The next several weeks are going to be busy, busy, busy with various countries’ Olympic Trials kicking off in preparation for the 2016 Games in Rio. Just this week, New Zealand sees the first of two qualifying meets blasting off, as approximately 256 swimmers across 6 clubs convened at the Sir Own G. Glenn National Aquatic Center in Auckland for day 1 of its Olympic Trials.
The Trials meet, which runs from today, Monday, March 28th through Friday, April 1st will host some of the nation’s highest caliber athletes and para-athletes in the form of Lauren Boylen, Glenn Snyders, Helena Gasson, Sophie Pascoe and Mary Fisher.
The 2nd qualifying event for Kiwi swimmers is the Canadian Olympic Trials, which are slated for April 5th through April 10th. Swimming New Zealand nominations will be forwarded to its Olympic Committee for considerations following the Toronto meet, with the entire roster expected to be named on April 15th.
Of this week’s meet, Swimming New Zealand Chairman of Selectors, Mark Saunders, identifies Tokyo 2020 development as well as Rio qualification among the squad’s goals. “The group that reached Fina A standards last year will be the strongest candidates because at this level of the sport, gains are incremental.

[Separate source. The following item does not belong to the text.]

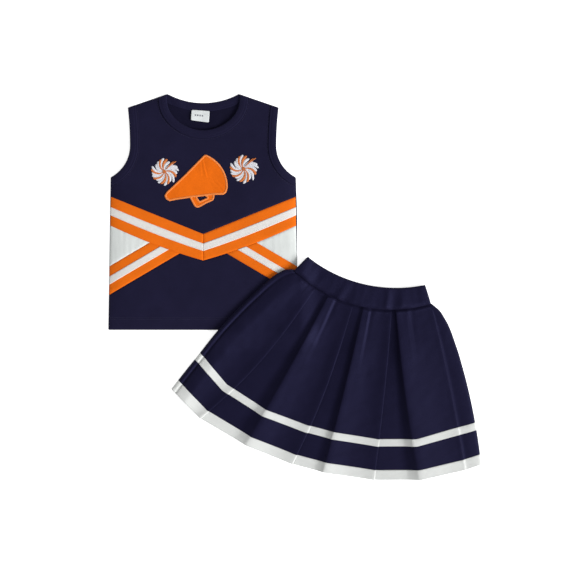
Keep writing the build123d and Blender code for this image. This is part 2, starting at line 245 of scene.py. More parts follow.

The work has gone in over the past two years especially on the next group of swimmers and they are tracking strongly but they would need significant personal bests next week to push into Olympic consideration.”
He continued, “There is a possibility for relay teams to reach the standard although the key challenge will be for two individuals in each relay to reach Fina A standards.”
Day 1 Recap
Right off the bat, Kiwi stand-out Lauren Boyle nailed a qualifying time for Rio by racing her way to an 800m freestyle victory over countrymate Emma Robinson. Boyle’s mark of 8:25.00 falls well beneath the FINA A cut of 8:33.97 to most likely punch the 28-year-old United Swimming Club member’s ticket to Brazil this summer. Her outing in Auckland sits just off her season-best of 8:24.76, which is what she clocked in Doha in November at the World Cup for 5th-fastest in the world.
Boyle was satisfied with her race today, saying in a post-swim interview, “I am really happy to have qualified and on the first day so good that we have got that done.”
Giving a nod to camaraderie in helping Robinson along within the race, Boyle also commented “I tried to go out strong and maintain it. I really wanted Emma to qualify. She is such a good training partner and works so hard so good to see her improving every year and getting closer to me which is great. I’ve tapered for this. It’s not guaranteed that you will qualify so it’s great to have qualified but it’s also important to post a fast time some point this year.”
Robinson also scored a Rio-worthy mark, touching behind Boyle in 8:31.27, a personal best in the event. Her time also scores a FINA “A” cut and gave Robinson a mental and physical boost in light of her lackluster performance in Kazan last summer. “I thought I had the form I needed but worried because I had not swum that time since last year. I had a bump being really sick at worlds so this is a nice confidence booster,” Robinson said post-race.
Another woman who highlighted the first finals session in Auckland is butterflyer Helena Gasson, who notched a new National Record in the 200m event during prelims. In her morning race, the 21-year-old North Shor Swimming Club athlete threw down a monster 2:09.84, to lower her own previous 200 fly record of 2:10.98, which was itself only clocked earlier this month at Australians NSW Championships.
As swift of a personal best for Gasson as it was, however, the mark still sits outside of the FINA A cut of 2:09.33. In the finals, Gasson actually wound up as the silver medalist, unable to repeat her sub-2:10 mark, stopping the clock instead at 2:11.43. Capital Swim Club’s Samantha Lee garnered the win in an evening mark of 2:11.21.
On the men’s side, as a warm-up to his primary event, the 1500m freestyle, Nathan Capp took the men’s 800m freestyle race in a time of 8:05.01. Capp holds New Zealand’s National Record in the event with his mark of 7:57.61, which he registered at last summer’s FINA World Championships in Kazan.
Para-swimming-wise, Hamish McLean (400m freestyle), Mary Fisher (400m freestyle), Rebecca Dubber (400m freestyle), and Nikita Howarth (100m breaststroke) all scored Rio-Paralympic-qualifying marks in their respective events.
The meet continues tomorrow with the men’s and women’s 200m freestyle, 50m backstroke ans 200m breaststroke, in addition to the men’s 400m IM.